Recuerdo que aquellos montones de papeletas las denominaban blancas, lo que equivalía a que no llevaban premio.  Las premiadas, tenían un tratamiento especial y reservado del cual nunca supe cómo lo hacían.
Aquellos días eran especiales en casa. Al caer de la tarde se regaba aquella parte del jardín donde se ubicaban los preparativos y, ¡qué delicia el olor  de la tierra mojada impregnado del aroma de tantas flores y plantas: damas de noche, jazmines, dompedros,  hierbabuena, etc. etc.!

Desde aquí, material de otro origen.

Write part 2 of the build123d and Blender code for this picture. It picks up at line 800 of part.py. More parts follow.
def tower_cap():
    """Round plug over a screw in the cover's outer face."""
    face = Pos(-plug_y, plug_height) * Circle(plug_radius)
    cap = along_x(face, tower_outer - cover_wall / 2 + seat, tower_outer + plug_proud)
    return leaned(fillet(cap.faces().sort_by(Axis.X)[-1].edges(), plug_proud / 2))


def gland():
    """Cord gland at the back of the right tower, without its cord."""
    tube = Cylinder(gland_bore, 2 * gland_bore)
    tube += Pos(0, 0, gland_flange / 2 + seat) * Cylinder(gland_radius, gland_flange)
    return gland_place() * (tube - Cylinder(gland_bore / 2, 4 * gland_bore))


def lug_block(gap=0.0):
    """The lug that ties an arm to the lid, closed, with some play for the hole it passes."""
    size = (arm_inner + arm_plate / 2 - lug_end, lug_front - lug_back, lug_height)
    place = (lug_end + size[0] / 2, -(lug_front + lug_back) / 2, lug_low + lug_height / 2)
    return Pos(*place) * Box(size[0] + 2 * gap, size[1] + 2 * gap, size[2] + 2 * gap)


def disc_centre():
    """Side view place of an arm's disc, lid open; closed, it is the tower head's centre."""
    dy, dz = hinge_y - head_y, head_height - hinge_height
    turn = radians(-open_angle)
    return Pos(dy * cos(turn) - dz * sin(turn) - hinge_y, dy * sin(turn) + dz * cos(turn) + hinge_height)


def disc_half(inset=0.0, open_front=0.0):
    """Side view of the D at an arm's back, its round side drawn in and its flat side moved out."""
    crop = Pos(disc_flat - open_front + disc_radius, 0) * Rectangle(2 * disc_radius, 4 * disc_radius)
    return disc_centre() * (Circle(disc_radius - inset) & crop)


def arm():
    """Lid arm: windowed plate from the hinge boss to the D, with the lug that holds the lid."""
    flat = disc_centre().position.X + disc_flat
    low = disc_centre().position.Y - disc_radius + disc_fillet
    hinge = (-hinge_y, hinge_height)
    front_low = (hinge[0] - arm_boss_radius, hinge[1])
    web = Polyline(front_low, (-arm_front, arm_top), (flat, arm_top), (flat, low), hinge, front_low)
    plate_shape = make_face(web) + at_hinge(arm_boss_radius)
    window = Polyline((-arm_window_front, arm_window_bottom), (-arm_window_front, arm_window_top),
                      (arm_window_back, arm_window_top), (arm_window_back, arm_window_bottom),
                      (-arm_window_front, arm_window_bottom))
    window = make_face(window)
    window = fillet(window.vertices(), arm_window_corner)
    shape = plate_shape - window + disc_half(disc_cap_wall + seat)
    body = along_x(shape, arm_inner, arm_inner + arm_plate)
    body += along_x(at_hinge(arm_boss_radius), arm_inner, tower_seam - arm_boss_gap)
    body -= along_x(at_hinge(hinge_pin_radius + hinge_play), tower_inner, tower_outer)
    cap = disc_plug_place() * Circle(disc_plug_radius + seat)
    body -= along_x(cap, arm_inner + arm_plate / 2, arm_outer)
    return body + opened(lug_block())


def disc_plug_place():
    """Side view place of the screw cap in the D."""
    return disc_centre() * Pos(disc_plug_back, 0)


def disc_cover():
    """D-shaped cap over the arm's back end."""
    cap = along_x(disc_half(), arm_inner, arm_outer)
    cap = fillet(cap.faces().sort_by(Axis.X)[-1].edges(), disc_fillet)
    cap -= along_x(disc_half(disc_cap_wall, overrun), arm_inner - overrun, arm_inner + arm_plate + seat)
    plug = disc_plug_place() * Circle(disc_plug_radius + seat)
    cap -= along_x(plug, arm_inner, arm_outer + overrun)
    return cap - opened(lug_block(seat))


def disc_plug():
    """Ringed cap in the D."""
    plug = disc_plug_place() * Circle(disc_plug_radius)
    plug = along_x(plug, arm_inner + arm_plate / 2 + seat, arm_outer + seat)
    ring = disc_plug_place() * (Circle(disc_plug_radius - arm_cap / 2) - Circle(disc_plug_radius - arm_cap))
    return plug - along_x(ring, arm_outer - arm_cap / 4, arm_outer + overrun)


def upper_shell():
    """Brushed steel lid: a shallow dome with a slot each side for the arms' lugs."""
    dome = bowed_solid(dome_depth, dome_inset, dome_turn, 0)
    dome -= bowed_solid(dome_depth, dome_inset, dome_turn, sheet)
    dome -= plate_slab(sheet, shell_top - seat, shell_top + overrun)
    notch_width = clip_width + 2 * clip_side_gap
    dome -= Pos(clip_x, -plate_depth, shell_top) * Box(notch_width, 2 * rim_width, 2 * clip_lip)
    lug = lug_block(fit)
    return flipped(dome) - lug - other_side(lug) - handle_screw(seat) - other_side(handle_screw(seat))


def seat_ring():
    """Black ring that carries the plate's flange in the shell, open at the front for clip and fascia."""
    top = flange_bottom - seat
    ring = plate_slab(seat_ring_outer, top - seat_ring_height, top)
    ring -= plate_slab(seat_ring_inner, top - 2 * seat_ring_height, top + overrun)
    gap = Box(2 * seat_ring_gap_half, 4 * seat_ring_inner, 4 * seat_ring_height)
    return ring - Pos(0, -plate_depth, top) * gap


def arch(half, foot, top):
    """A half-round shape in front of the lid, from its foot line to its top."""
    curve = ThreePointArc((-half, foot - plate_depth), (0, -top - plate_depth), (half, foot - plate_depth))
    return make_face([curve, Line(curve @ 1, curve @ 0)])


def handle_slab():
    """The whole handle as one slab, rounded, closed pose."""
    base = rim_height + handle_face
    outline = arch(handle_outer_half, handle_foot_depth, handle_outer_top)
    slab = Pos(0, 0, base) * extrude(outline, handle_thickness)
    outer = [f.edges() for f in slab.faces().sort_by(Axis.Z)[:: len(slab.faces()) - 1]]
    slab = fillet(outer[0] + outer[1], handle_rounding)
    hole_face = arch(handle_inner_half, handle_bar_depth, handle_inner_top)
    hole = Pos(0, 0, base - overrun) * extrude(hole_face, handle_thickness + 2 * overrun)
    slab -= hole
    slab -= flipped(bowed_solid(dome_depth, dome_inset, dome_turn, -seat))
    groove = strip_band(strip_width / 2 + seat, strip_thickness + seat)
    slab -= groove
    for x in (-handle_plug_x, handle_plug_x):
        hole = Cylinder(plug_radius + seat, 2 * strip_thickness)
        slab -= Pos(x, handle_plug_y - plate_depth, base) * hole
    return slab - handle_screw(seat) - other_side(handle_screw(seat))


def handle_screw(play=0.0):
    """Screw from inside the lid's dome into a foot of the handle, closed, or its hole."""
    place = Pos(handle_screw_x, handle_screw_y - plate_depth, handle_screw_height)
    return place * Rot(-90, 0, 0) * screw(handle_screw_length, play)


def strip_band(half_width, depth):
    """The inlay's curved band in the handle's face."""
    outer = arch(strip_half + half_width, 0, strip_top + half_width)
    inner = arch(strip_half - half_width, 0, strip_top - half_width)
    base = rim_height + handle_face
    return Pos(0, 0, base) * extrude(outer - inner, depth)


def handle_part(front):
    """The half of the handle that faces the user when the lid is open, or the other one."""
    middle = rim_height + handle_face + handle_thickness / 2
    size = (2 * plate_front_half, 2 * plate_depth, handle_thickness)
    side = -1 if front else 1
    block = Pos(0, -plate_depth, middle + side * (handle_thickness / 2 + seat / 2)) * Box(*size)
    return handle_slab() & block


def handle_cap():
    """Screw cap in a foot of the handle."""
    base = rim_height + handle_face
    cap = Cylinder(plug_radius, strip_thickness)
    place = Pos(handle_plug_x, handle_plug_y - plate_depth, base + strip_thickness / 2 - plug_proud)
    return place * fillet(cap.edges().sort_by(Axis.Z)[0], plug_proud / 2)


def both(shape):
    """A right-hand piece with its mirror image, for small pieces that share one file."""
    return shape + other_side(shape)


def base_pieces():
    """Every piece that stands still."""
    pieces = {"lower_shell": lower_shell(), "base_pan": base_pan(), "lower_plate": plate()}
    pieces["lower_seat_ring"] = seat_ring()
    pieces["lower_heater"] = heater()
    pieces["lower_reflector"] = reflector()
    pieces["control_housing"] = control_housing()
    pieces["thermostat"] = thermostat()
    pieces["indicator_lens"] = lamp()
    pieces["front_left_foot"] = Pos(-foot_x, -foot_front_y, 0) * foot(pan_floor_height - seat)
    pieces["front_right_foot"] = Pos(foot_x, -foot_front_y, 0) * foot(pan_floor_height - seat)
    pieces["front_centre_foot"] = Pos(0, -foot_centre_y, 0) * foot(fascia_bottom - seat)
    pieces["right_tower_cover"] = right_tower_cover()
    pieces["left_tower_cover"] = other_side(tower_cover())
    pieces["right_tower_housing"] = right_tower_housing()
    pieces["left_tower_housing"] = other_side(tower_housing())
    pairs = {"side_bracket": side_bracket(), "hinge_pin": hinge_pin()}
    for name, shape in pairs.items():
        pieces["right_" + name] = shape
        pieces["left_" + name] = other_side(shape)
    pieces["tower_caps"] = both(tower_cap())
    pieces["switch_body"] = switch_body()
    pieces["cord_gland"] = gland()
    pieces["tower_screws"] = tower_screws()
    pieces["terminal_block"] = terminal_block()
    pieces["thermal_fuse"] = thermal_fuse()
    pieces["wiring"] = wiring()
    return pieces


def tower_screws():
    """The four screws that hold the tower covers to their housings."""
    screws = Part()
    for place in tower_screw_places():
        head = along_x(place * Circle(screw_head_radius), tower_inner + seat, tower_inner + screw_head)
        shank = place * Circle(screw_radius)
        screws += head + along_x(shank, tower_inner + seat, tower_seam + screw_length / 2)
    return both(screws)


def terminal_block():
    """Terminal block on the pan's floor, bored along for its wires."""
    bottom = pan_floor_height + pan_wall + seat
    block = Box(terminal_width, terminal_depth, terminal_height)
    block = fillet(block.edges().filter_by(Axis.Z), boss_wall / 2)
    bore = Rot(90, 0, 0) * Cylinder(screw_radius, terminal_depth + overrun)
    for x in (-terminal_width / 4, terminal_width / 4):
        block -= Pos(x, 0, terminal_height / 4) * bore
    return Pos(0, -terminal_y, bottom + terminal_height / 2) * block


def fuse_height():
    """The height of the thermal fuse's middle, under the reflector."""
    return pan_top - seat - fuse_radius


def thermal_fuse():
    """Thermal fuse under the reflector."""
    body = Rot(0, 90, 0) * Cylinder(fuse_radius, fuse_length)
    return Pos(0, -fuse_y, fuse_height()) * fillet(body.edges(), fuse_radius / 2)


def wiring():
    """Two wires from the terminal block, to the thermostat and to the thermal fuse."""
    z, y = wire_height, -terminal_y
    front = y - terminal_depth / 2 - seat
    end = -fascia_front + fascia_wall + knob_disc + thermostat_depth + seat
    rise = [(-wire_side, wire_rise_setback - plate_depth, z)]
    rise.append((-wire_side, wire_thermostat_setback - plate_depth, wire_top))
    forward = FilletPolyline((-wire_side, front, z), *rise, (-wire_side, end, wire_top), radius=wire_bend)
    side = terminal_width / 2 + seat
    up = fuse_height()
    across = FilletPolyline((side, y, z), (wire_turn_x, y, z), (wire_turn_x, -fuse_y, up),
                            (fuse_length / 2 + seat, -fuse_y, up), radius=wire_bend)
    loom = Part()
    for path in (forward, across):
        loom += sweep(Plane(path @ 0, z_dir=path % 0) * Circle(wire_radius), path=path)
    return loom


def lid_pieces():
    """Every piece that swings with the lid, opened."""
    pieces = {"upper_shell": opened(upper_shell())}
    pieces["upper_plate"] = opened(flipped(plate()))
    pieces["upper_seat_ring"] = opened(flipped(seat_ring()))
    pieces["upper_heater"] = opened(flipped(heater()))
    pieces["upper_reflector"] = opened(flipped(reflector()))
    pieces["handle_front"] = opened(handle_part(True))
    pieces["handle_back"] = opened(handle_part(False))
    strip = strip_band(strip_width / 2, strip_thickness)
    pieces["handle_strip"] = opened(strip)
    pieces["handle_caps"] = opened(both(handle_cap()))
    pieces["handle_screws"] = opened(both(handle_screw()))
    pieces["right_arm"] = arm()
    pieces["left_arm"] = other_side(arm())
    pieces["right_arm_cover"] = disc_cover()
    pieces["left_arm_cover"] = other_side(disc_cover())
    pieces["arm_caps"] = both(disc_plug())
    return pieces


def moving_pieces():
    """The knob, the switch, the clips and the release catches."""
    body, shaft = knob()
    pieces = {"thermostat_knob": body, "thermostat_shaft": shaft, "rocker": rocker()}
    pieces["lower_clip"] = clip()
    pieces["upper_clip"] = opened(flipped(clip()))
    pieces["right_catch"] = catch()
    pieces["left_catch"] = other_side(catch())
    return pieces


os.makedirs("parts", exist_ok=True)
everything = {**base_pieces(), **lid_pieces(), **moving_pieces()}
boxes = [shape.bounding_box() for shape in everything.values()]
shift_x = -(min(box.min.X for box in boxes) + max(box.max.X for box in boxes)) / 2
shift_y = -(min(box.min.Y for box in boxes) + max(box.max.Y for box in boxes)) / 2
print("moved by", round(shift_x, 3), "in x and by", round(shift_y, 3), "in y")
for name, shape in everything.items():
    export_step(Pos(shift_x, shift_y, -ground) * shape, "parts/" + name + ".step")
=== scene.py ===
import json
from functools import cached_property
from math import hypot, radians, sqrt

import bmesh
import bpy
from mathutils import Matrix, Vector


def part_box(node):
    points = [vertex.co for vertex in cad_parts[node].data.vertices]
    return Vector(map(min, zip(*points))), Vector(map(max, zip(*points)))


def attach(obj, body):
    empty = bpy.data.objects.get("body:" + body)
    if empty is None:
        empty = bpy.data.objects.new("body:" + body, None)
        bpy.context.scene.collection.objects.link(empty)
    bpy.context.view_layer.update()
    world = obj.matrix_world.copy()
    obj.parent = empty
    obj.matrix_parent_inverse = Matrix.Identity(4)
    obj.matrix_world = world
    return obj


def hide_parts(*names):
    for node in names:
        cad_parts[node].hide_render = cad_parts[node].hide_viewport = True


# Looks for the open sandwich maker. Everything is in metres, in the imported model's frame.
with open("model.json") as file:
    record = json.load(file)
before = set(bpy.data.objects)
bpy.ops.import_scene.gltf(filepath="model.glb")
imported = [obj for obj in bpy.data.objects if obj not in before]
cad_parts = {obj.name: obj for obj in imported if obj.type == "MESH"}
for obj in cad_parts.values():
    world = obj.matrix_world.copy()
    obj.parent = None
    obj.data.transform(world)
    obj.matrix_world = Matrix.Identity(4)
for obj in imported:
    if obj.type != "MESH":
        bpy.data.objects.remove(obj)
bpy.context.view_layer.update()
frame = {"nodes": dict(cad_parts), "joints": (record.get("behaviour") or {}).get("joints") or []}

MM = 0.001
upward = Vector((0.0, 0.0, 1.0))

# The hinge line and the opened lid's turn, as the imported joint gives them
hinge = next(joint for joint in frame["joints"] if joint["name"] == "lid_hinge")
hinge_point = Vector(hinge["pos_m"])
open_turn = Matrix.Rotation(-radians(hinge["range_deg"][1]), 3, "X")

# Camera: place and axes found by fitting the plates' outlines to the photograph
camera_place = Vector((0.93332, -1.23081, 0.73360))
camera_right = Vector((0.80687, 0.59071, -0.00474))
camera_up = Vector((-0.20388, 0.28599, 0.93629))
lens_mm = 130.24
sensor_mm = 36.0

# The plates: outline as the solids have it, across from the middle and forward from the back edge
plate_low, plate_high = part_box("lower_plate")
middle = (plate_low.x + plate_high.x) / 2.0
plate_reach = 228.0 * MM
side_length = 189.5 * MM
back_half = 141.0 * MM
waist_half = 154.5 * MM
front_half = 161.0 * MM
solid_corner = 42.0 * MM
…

En esta   madrugada del año 2019, cuando el tiempo ha barrido de mi vida cosas muy queridas, como hago siempre que la amenaza del desaliento se cierne sobre mis días, me refugio en aquel jardín, en aquellas horas que me hicieron feliz en mi infancia, y feliz era en aquellos preparativos que se protagonizaban allí, bajo la luz especial que colocaba mi padre, en la  amigable conspiración en torno a la tómbola. Feliz, sentada al filo de un arríate, siempre bajo la  gigantesca fotinia, mi lugar preferido, viendo cómo las salamanquesas  se multiplicaban en torno a la luz y a una nube de mosquitos, y los gatos maullaban por los tejados, y las jarras y botijos, rezumando agua fresca y colgados en lugares estratégicos,   cundían de mano en mano.
No, no fueron tiempos mejores, pero todo estaba teñido con ese color especial que sólo se conoce en la carestía y que precisamente tornaba cualquier pequeño acontecimiento en especial, y se vivía con la  ilusión  profusa de lo grande, alegre, esperado…

 Tiempos muy complicados y duros para los mayores, pero como niña que era y, posiblemente, desde mi gran sensibilidad y fantasía, gozaba e interiorizaba lo mejor de cada momento que, posiblemente, vivía a tope de ilusión. Los niños, por lo general, no ven más allá del presente, y el mío contaba con unos excelentes padres, una privilegiada casa, una familia numerosa de grandes valores y un pueblo cuyos escenarios de cada día, de cada acontecer eran vividos con ilusión e intensidad.